Search code examples
airflowairflow-schedulerairflow-2.x

Does Airflow with multiple Schedulers and LocalExecutor provide a complete solution for horizontal scale up?


Are airflow tasks processed by local workers that reside in the Scheduler component when using LocalExecutor? So if in practice, it's possible to set Schedulers to perform tasks by their own local workers, does this mean, that setting up Airflow with multiple Schedulers provides a solution for horizontal scale up even with LocalExecutor?


Solution

  • Using Airflow's LocalExecutor, the scheduler process spawns (or forks) subprocesses that perform tasks, by default at most 32, configured by AIRFLOW__CORE__PARALLELISM.

    Before it was possible to have multiple schedulers, the LocalExecutor was really meant for running on a single machine. With multiple schedulers, it is indeed possible to scale horizontally. However, scaling out the "brains" rather than (or more precisely -- together with) the "workers" is something you don't see much, in any distributed system.

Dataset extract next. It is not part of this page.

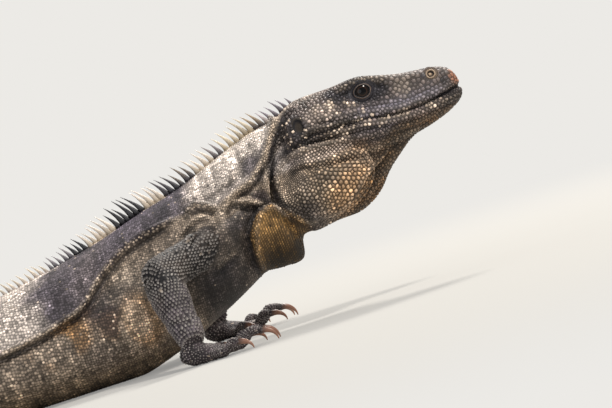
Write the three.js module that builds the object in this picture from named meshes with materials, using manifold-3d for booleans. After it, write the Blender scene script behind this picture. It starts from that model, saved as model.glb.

    I don't have concrete numbers to back up how this performs for Airflow, but for example Astronomer limits the number of schedulers to 4, GCP Composer to 10, and AWS MWAA to 5. You can scale the number of workers on all those services to more than that. When you need horizontal scalability, I'd choose the CeleryExecutor or KubernetesExecutor instead, which were developed with horizontal scalability in mind from the start and can run and scale out tasks on a machine separate from the scheduler process.

    Note: The term "workers" only applies to the CeleryExecutor, where you start separate "worker" processes that perform tasks.